On the opposite side of the world, a beleaguered Indian Prime Minister was celebrating 24 years of Independence with a “ship-to-mouth” economy, dependent on PL-480 grain. Private gold reserves in the Indian economy after nearly 25 years of post-colonial rule, were steadily rising. Over the next 10 years, the western world (and most of the rest) blamed OPEC for post-1971 inflation, gold scaled US$800 an ounce; the Hunt Brothers launched their bid to corner the silver market; stagflation made an entry and Soviet power grew. Nixon Chop , itself the result of many years of gold reserves erosion, was one in many steps that brought the US$ to its knees.

Can the dollar be fixed?
Can the dollar be fixed?

On August 15th, 1971, the world got the Nixon Chop – where even Governments could not redeem dollar holdings. The dollar was put on float. In little time, dollar value depreciated from US$35 per ounce of gold to US$800 in 1980. Over the next 20 years, through various clandestine methods (check out the Edmond Safra and the Yamashita stories links), gold prices were managed and brought down to US$225 per ounce – but still 80% reduction in value of dollar value. Foreign reserves of poor countries got eroded. It was a gigantic fraud on the world – especially the poor, developing countries. And the fraud continues.

Every Few Years

Every 10-25 years, the world seems to go from one financial crisis to another. Trucks full of economic analysis follow each crisis – and everyone agrees after each meltdown, that there will not be another catastrophe. What the poor (and not so poor) economists don’t see is that the Anglo Saxon bloc with 80% of the world’s gold production in a choke-hold does what it wants.

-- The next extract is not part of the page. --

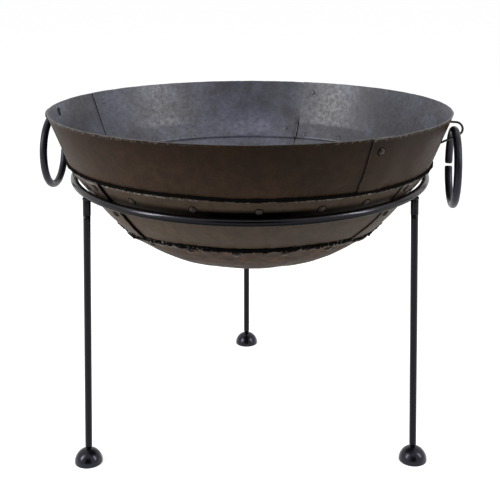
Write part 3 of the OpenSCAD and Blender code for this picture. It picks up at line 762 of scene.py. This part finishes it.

On December 31st, 1974, nearly forty years after Roosevelt nationalized private American gold stocks, Americans were allowed to invest in gold again. Again Indian liberalization (1991) of gold imports happened a good 17 years after the US laws (1974) were liberalized. I wonder, how that was tied.

And that is what has happened for the last 60 years. Of course, all good (for the Anglo-Saxon Bloc) things come to an end. And so has Bretton Woods – I & II.